Aim
Quote exactly the lines spanning from the top of the data below to the line that contains "return add_object(name, mesh, group, finish)", including both.

____ Collected data

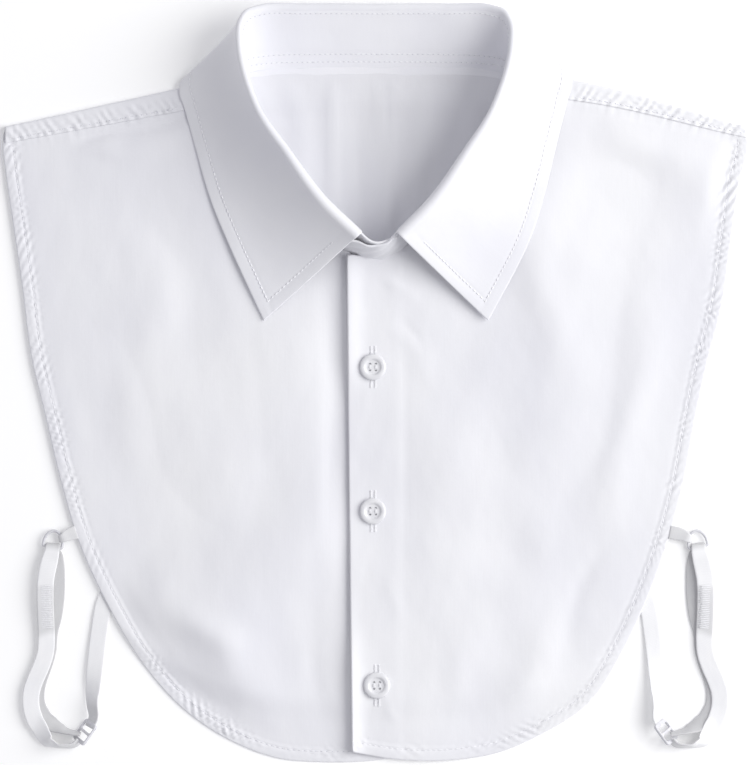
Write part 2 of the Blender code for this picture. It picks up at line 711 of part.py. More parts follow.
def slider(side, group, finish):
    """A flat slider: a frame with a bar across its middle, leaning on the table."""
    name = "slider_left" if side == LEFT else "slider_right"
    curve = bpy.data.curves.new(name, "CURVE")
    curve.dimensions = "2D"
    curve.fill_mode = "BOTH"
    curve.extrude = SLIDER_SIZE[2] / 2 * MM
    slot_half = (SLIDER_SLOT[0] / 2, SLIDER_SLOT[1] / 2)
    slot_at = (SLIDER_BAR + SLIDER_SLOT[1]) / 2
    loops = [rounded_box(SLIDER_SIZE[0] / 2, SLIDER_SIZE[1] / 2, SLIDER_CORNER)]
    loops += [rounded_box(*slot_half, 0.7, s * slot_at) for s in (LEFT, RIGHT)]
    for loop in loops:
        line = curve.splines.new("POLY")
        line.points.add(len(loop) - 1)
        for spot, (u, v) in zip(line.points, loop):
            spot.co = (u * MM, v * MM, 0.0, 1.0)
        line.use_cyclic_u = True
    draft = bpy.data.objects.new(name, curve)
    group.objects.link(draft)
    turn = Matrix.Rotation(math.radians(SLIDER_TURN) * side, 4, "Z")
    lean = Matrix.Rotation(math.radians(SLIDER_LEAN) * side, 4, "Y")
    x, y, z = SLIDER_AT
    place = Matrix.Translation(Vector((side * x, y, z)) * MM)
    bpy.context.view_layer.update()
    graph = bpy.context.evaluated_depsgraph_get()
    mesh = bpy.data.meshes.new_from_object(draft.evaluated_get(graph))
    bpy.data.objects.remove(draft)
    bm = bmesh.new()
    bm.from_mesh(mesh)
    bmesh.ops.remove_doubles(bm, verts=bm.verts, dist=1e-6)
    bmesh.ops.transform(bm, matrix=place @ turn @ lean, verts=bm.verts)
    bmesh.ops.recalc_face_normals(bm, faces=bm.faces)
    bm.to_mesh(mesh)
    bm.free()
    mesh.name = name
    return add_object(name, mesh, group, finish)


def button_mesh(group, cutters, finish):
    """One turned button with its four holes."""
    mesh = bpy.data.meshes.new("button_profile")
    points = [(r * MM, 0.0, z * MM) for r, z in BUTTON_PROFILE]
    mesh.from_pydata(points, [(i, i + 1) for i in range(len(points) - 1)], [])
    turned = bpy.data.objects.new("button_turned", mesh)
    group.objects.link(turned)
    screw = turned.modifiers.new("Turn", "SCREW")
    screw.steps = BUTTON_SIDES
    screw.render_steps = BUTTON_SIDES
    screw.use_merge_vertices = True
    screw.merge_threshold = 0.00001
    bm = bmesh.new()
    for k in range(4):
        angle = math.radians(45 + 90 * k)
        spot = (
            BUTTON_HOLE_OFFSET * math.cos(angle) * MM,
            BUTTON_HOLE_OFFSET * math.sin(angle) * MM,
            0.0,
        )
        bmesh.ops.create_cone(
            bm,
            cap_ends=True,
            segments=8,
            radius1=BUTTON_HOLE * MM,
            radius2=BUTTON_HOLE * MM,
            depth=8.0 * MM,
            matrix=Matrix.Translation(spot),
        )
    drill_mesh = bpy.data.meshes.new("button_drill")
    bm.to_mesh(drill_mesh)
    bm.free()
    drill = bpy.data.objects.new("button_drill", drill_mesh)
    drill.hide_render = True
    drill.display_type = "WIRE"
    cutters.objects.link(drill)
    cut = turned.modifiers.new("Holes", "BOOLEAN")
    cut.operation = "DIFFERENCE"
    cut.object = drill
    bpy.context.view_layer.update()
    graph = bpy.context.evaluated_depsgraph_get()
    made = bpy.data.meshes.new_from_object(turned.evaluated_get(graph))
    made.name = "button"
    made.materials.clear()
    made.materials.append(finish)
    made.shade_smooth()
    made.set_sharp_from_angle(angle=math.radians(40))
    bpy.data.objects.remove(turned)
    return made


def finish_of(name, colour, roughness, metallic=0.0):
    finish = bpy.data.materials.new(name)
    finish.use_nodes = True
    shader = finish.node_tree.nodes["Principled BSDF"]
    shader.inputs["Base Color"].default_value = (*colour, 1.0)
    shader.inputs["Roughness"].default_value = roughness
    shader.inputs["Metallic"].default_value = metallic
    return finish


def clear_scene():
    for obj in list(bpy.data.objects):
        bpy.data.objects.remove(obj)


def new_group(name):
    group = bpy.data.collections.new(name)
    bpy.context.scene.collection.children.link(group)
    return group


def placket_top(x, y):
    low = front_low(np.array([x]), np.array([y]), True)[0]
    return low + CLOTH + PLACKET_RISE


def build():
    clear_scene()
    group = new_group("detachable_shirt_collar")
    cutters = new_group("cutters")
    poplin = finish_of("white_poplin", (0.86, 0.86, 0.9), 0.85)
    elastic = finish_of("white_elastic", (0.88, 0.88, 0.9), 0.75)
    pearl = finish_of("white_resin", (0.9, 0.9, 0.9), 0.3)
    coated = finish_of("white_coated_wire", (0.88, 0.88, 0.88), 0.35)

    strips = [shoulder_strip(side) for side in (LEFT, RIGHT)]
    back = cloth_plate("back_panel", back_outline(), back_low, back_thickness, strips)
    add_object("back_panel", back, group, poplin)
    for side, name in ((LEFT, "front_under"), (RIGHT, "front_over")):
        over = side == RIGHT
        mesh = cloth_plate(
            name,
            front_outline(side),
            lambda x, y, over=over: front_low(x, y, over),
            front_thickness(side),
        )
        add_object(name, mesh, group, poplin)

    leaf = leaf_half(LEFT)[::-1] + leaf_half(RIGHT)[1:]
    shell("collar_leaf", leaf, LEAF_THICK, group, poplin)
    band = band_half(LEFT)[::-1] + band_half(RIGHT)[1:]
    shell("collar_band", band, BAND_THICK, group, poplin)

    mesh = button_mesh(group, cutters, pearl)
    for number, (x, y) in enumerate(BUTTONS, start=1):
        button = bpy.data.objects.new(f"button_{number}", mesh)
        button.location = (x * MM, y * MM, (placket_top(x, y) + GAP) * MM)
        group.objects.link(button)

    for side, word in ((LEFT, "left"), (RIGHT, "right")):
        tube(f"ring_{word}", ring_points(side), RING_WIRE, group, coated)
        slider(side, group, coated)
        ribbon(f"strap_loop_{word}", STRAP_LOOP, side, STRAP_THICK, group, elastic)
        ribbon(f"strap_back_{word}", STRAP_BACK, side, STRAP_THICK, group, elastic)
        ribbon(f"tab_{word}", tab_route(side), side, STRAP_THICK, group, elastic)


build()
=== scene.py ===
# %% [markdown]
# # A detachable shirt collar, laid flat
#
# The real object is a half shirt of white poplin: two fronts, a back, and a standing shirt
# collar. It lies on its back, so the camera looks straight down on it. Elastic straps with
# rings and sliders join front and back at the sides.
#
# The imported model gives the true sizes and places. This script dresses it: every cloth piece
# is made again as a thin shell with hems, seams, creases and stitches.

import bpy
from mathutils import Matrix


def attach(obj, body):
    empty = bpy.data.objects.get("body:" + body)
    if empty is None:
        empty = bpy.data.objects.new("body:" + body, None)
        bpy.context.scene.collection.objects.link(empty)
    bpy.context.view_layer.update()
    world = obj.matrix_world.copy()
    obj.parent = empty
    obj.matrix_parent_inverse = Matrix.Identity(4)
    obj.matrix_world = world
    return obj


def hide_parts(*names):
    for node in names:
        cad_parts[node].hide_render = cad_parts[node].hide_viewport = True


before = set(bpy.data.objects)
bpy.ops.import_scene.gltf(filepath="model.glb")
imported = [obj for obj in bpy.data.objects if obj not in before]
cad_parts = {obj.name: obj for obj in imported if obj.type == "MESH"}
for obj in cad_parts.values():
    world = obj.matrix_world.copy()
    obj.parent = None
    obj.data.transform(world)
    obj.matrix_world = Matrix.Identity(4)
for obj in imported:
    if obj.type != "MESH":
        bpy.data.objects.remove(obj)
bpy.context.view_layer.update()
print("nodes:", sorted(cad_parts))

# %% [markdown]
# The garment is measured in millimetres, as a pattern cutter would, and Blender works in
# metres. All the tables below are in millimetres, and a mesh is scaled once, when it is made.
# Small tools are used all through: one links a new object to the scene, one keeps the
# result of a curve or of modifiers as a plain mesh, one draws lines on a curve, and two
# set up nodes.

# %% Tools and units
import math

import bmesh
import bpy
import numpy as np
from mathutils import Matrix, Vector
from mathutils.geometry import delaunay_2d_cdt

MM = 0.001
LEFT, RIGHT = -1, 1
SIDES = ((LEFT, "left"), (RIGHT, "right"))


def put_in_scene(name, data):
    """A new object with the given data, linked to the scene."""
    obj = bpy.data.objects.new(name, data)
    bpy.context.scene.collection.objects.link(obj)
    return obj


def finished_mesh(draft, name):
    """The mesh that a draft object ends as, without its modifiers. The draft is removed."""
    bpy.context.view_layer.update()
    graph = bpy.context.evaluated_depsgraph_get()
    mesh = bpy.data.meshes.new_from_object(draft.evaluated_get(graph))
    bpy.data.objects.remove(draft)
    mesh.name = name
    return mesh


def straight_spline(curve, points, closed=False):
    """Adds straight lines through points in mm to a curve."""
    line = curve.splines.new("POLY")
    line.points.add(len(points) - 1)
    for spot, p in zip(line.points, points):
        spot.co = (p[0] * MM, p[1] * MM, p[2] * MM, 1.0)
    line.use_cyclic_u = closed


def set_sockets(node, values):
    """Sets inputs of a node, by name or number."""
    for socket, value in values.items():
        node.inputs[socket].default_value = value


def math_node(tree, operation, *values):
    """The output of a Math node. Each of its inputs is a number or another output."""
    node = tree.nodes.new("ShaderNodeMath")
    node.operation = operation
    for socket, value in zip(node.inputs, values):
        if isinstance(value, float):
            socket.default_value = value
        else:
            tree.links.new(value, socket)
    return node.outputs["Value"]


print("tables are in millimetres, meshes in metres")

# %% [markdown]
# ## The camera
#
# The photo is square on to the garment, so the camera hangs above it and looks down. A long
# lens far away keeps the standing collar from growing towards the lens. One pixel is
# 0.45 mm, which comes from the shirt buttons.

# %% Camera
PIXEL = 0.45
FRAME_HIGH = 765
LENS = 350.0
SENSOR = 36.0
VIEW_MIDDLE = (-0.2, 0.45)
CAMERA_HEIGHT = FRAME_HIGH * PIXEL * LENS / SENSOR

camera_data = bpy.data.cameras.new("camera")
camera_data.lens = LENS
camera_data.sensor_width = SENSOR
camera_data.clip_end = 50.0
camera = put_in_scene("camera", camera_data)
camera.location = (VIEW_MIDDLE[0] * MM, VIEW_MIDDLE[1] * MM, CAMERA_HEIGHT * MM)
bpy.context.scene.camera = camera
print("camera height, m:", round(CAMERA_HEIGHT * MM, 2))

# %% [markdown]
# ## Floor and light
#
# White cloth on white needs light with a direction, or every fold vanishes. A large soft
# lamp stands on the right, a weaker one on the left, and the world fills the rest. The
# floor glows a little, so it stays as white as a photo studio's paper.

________

Task answer
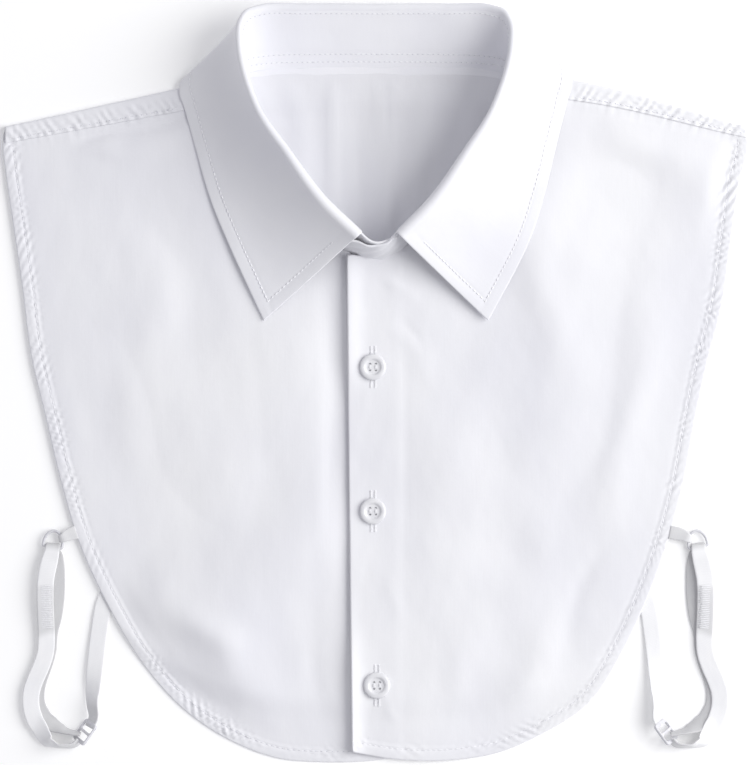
Write part 2 of the Blender code for this picture. It picks up at line 711 of part.py. More parts follow.
def slider(side, group, finish):
    """A flat slider: a frame with a bar across its middle, leaning on the table."""
    name = "slider_left" if side == LEFT else "slider_right"
    curve = bpy.data.curves.new(name, "CURVE")
    curve.dimensions = "2D"
    curve.fill_mode = "BOTH"
    curve.extrude = SLIDER_SIZE[2] / 2 * MM
    slot_half = (SLIDER_SLOT[0] / 2, SLIDER_SLOT[1] / 2)
    slot_at = (SLIDER_BAR + SLIDER_SLOT[1]) / 2
    loops = [rounded_box(SLIDER_SIZE[0] / 2, SLIDER_SIZE[1] / 2, SLIDER_CORNER)]
    loops += [rounded_box(*slot_half, 0.7, s * slot_at) for s in (LEFT, RIGHT)]
    for loop in loops:
        line = curve.splines.new("POLY")
        line.points.add(len(loop) - 1)
        for spot, (u, v) in zip(line.points, loop):
            spot.co = (u * MM, v * MM, 0.0, 1.0)
        line.use_cyclic_u = True
    draft = bpy.data.objects.new(name, curve)
    group.objects.link(draft)
    turn = Matrix.Rotation(math.radians(SLIDER_TURN) * side, 4, "Z")
    lean = Matrix.Rotation(math.radians(SLIDER_LEAN) * side, 4, "Y")
    x, y, z = SLIDER_AT
    place = Matrix.Translation(Vector((side * x, y, z)) * MM)
    bpy.context.view_layer.update()
    graph = bpy.context.evaluated_depsgraph_get()
    mesh = bpy.data.meshes.new_from_object(draft.evaluated_get(graph))
    bpy.data.objects.remove(draft)
    bm = bmesh.new()
    bm.from_mesh(mesh)
    bmesh.ops.remove_doubles(bm, verts=bm.verts, dist=1e-6)
    bmesh.ops.transform(bm, matrix=place @ turn @ lean, verts=bm.verts)
    bmesh.ops.recalc_face_normals(bm, faces=bm.faces)
    bm.to_mesh(mesh)
    bm.free()
    mesh.name = name
    return add_object(name, mesh, group, finish)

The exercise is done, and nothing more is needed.